Jacques Chirac, nuevo "patrón" de París
«Mi objetivo en la vida es servir a mis electores, servir a la causa de la mayoría, y, en fin, servir al hombre en cuyas manos se encuentra ahora el destino de Francia: Georges Pompidou. Tengo un temperamento de funcionario, y esto me diferencia del hombre político, en el buen sentido del término, es decir, del hombre de Estado. Sigo siendo muy sensible a la noción de servicio, de jerarquía, que adquirí cuando estuve en el ejército y trabajé en el Tribunal de Cuentas. Soy muy disciplinado. Y no tengo por costumbre discutir nada de lo que dice el presidente de la República.» Pese a ese innato sentido de la disciplina, Chirac abandonaría años después de haber hecho estas declaraciones el puesto de primer ministro. La diferencia estribaba en que no era ya Pompidou, su amigo y protector, quien se hallaba en el Elíseo, sino Valery Giscard d'Estaing.Cuando Chirac decidió dimitir como primer ministro y lanzarse a la disidencia dentro de la mayoría gubernamental, las cosas habían ido ya demasiado lejos entre él y el presidente. En efecto, pocas personalidades más diferentes y hasta antagónicas podrían hallarse en la vida política francesa que Giscard y Chirac. Moderado, liberal y modernizante, el primero; vehemente, conservador y radical el segundo. Cerebrales ambos, aunque de forma diferente. El actual secretario general del RPR gaullista prefiere el trabajo metódico a la imaginación, mientras que el presidente parece fiar más en la inventiva que en la labor meticulosa que desemboca en la burocracia.
La «disidencia» de Chirac con respecto a la línea presidencial tiene, sin embargo, raíces más hondas que las puramente caracteriales. En realidad, ambas personalidades, próximas en la estrategia general de los sectores conservadores del país, representan dos vías diferentes o dos proyectos distintos para entender lo que Francia es o quiere ser. Giscard apuesta por un país industrial en el que la agricultura tenga una importancia relativa y cuya presencia en el mundo aumente gracias a su potencial técnico y cultural. Chirac se mostró siempre partidario de esa «Francia espesa» formada por las clases medias, los campesinos y las fuerzas armadas. «Es indispensable que en la Francia del año 2000, tal como nosotros la concebimos, haya todavía artesanos, panaderos o relojeros», afirmó Chirac en mayo de 1976.
El nuevo alcalde de París tiene reconocida fama de «buen administrador», es decir, de contable cuidadoso que procura en todo momento no gastar más de lo que se produce y, a poder ser, ahorrar algo para «los tiempos difíciles». En julio de 1976 había advertido a los franceses que «vivían por encima de sus medios y que eso no puede durar indefinidamente». Semejante actitud contrasta, en efecto, con el reformismo económico de algunos centristas que apoyan a Giscard, e, incluso, con la actitud de los propios «republicanos independientes» que pretenden mantener ideas más modernas sobre el circuito económico.

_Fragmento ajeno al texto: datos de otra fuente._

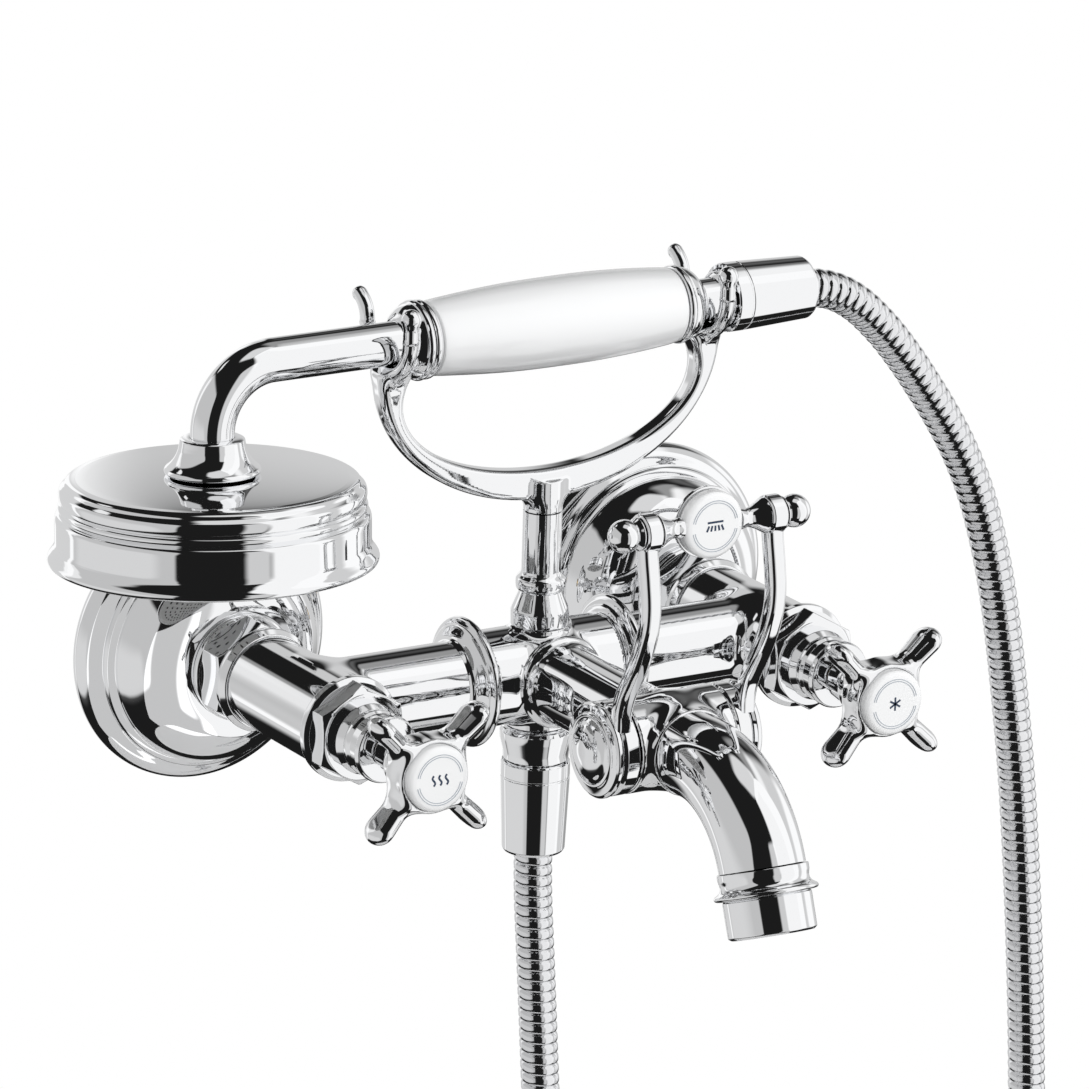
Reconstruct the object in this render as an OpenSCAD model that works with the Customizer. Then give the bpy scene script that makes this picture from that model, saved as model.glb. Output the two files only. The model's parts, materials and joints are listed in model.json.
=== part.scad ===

Cuando Chirac decidió oponerse al candidato municipal sugerido por el presidente Giscard para la «batalla de París», pocos hubieran creído que en torno suyo iban a agruparse fuerzas tan heterogéneas (clases medias, campesinos, desde luego, pero también jóvenes cuadros»). Pocos esperaban también que bajo su liderazgo, giscardianos e izquierdistas iban a ser, cada uno por su lado, ya batidos en la primera vuelta. Las explicaciones para este éxito solitario (el resto del país vio cómo la izquierda ascendía, irresistible) son muy diversas, pero todas coinciden al menos, en algo: el eficaz funcionario que era Chirac se ha convertí do en un líder político arrebatador e intransigente. Su imagen es ahora, paradójicamente, «más moderna», aunque las proposiciones que defiende resulten, en relación con sus posturas de hace dos o tres años, considerablemente más arcaicas.
Para Chirac la alcaldía es, se dice, un paso más, y no constituye por si misma ninguna meta. El puesto, reinventado hace meses, no tiene todavía funciones muy específicas y ni siquiera los legisladores saben muy bien cuáles son los poderes de «monsieur le Maire», pese a que París sigue siendo la clave de Francia. Las elecciones municipales fueron para Chirac un ensayo general: sirvieron para demostrarle que, incluso sin el apoyo abierto del poder, e, incluso con su oposición, era capaz de movilizar a sectores amplios, y cada vez más angustiados con la actual situación económica y social.
Desde la atalaya de París, Chirae prepara la «batalla de las legislativas», que se celebrarán dentro de un año. El «bulldozer» gaullista intenta ahora unificar los rangos de la mayoría bajo su liderazgo. Le sobra moral, porque ha ganado, al menos, en su nuevo feudo. Pero Giscard se muestra reticente: las diferencias entre uno y otro parecen todavía insuperables.